Recorded information:
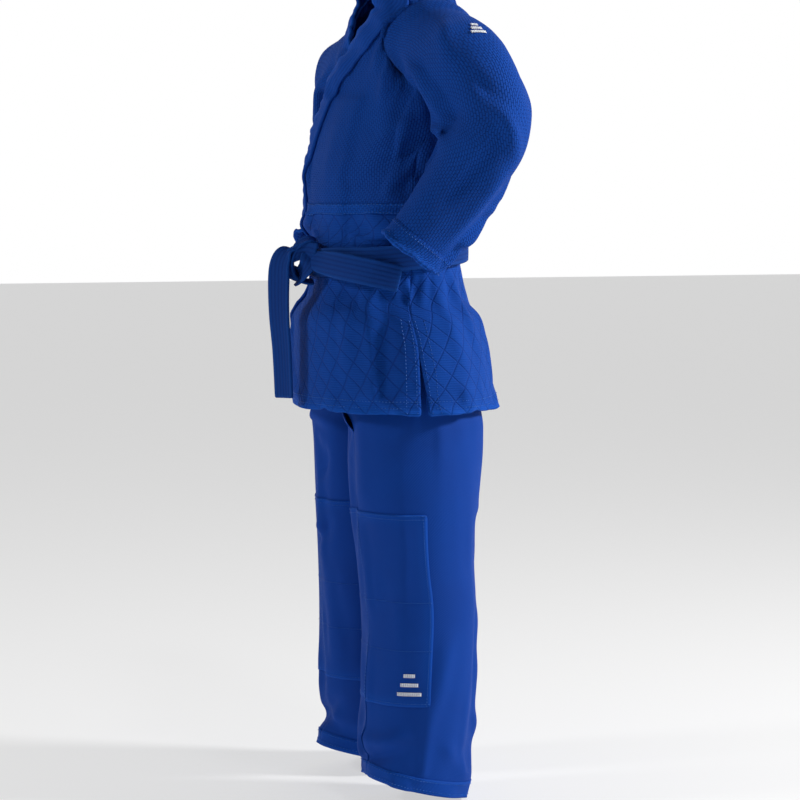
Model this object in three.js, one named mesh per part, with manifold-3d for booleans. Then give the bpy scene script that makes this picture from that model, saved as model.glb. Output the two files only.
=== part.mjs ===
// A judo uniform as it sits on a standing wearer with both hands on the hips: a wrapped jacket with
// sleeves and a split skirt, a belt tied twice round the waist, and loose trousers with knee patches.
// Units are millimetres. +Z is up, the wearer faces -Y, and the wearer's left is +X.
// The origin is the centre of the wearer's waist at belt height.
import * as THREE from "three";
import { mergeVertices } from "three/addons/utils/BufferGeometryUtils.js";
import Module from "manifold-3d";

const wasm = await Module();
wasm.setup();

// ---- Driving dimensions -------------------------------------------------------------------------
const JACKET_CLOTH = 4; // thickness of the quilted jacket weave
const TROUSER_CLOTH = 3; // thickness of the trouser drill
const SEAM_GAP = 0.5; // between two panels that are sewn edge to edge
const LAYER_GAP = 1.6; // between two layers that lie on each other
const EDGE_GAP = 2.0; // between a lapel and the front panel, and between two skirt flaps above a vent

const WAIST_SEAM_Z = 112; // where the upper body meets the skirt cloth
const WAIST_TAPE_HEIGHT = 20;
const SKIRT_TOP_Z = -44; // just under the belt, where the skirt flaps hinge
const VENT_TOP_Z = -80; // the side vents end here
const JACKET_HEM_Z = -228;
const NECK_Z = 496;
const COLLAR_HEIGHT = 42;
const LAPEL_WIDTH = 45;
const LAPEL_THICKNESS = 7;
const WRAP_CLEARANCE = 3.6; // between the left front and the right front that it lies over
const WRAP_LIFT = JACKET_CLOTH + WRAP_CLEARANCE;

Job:
Give back each line above precisely as it stands.

The output:
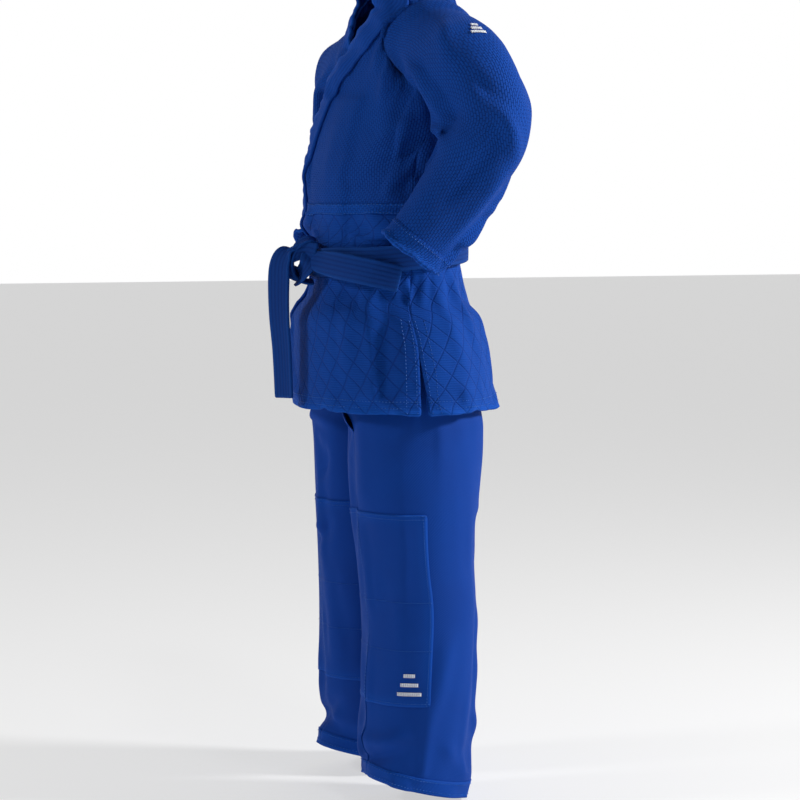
Model this object in three.js, one named mesh per part, with manifold-3d for booleans. Then give the bpy scene script that makes this picture from that model, saved as model.glb. Output the two files only.
=== part.mjs ===
// A judo uniform as it sits on a standing wearer with both hands on the hips: a wrapped jacket with
// sleeves and a split skirt, a belt tied twice round the waist, and loose trousers with knee patches.
// Units are millimetres. +Z is up, the wearer faces -Y, and the wearer's left is +X.
// The origin is the centre of the wearer's waist at belt height.
import * as THREE from "three";
import { mergeVertices } from "three/addons/utils/BufferGeometryUtils.js";
import Module from "manifold-3d";

const wasm = await Module();
wasm.setup();

// ---- Driving dimensions -------------------------------------------------------------------------
const JACKET_CLOTH = 4; // thickness of the quilted jacket weave
const TROUSER_CLOTH = 3; // thickness of the trouser drill
const SEAM_GAP = 0.5; // between two panels that are sewn edge to edge
const LAYER_GAP = 1.6; // between two layers that lie on each other
const EDGE_GAP = 2.0; // between a lapel and the front panel, and between two skirt flaps above a vent

const WAIST_SEAM_Z = 112; // where the upper body meets the skirt cloth
const WAIST_TAPE_HEIGHT = 20;
const SKIRT_TOP_Z = -44; // just under the belt, where the skirt flaps hinge
const VENT_TOP_Z = -80; // the side vents end here
const JACKET_HEM_Z = -228;
const NECK_Z = 496;
const COLLAR_HEIGHT = 42;
const LAPEL_WIDTH = 45;
const LAPEL_THICKNESS = 7;
const WRAP_CLEARANCE = 3.6; // between the left front and the right front that it lies over
const WRAP_LIFT = JACKET_CLOTH + WRAP_CLEARANCE;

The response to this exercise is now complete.